Medicaid coverage can be imperiled by eviction. Renewing Medicaid enrollment requires families to recertify their eligibility through a form sent through the mail, Leifheit says. In New York City, Schwartz and colleagues found that eviction was associated with 63% higher odds of losing Medicaid coverage compared to demographically similar individuals who were not evicted. They also found that people who were evicted filled fewer prescriptions.

The effects of evictions on health can become cyclical. "Not only can eviction be a cause of poor health, it can also be a consequence," Schwartz says.

For example, someone who gets evicted might lose their Medicaid coverage, not be able to go to the doctor for a minor health problem, and end up having a major health crisis that lands them in the hospital. This could result in even more financial instability and increase the difficulty in finding stable housing. And so the process repeats, Schwartz says.

How to Help

Housing is a vast and thorny issue, but doctors and other health care providers can support patients facing eviction.

The first step is to be aware that patients may be in jeopardy of eviction, says Craig Evan Pollack, MD, an internal medicine doctor and professor at the Johns Hopkins Bloomberg School of Public Health in Baltimore. Clinics should screen patients for housing insecurity and eviction. Guides exist for how to screen for social determinants of health with sensitivity, he says.

Doctors should also be aware of the housing resources and social supports in their community so they can refer patients to groups that help with housing, legal representation, and other services, says Yogesh Shah, MD, MPH, chief medical officer and vice president of medical affairs at Broadlawns Medical Center in Des Moines, IA.

For patients facing a housing crisis, Shah also recommends reviewing a patient's medication list and simplifying it as much as possible. Prioritty should be given to medications that don't have to be taken as frequently, such as only once a day, and medications that don't require special storage, such as being kept cold.

Providers can anticipate the patient's not being able to come back to the clinic soon. A more comprehensive workup may be performed while the patient is there, telemedicine may be used for follow-up appointments, rather than in-person visits, and patients should be given a hard copy of their chart, Shah said. Patients dealing with an eviction may not be able to access their information digitally or may end up in a different neighborhood or clinic and need an easy way to share their medical history.

Health care institutions can also play a role. The team approach, in which patients have access to social workers and providers other than doctors, is central to supporting patients facing or going through housing insecurity, Pollack said.

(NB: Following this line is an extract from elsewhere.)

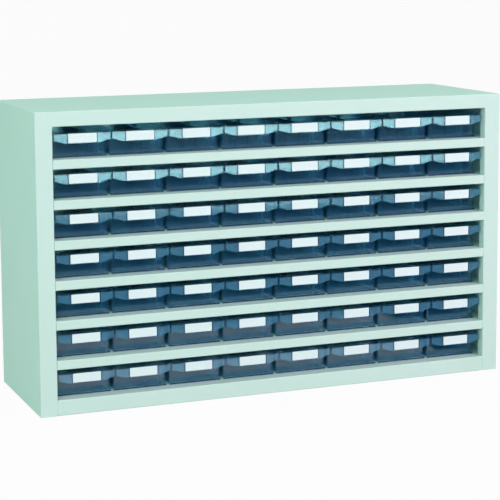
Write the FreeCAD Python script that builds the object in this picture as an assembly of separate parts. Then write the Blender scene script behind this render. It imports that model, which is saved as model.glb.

Hospitals and health care institutions should view social services as preventive medicine, Shah says. In recent years, that has been a focus at Broadlawns Medical Center, a county hospital that serves a minority patient population, he says.

"What can hospital systems do? What can we do in the area of education, area of transportation, nutrition, housing, or lack of housing? Our focus is on upstream investment; how can we as a hospital system reach out in the community to help [patients] live better quality of life?" Shah says.